Port Macquarie represents one of a small number of penal settlements in Australia. It is also rare for its continuing association with the housing and labour of convict specials (aged, incapacitatedand insane, and/or educated "gentlemen" convicts) until 1847, for which the former overseers cottages still performed an administrative and accommodation role.

Timbers from the earliest construction of slab buildings in Port Macquarie, dating from 1821 to 1823, were recovered from the timber lined wells, a very rare and early survival of organic materials and traditional building materials in New South Wales.

The place is important in demonstrating the principal characteristics of a class of cultural or natural places/environments in New South Wales.
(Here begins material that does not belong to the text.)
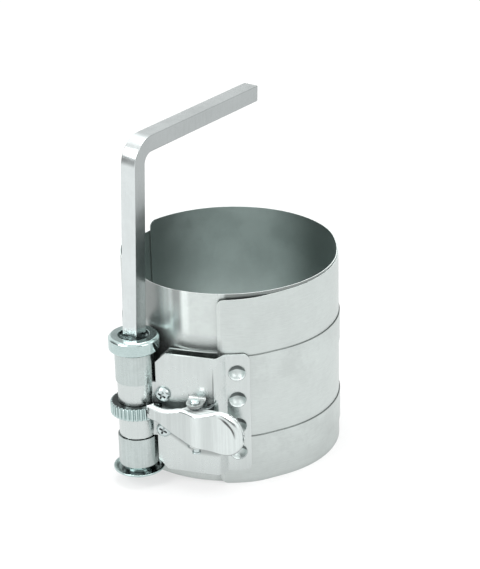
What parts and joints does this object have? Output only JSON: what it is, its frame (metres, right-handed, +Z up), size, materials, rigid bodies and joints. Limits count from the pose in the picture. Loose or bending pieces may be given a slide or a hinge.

The historical and archaeological evidence has combined to reveal the principal characteristics of building technology used in the Penal Settlement at Port Macquarie, both brick and slab construction. While construction techniques may vary in other penal settlements and places of secondary punishment, nonetheless the evidence has revealed the predominant characteristics used at Port Macquarie, which may be compared and contrasted with the practices used at other establishments.

The evidence has also combined to reveal the spacious nature of accommodation for the Free Overseers and other government officials, which again may be compared with other similar institutions, Finally the artifact evidence reveals a modest but comfortable standard of living, which may be compared with other similar sites, as and when the evidence becomes available.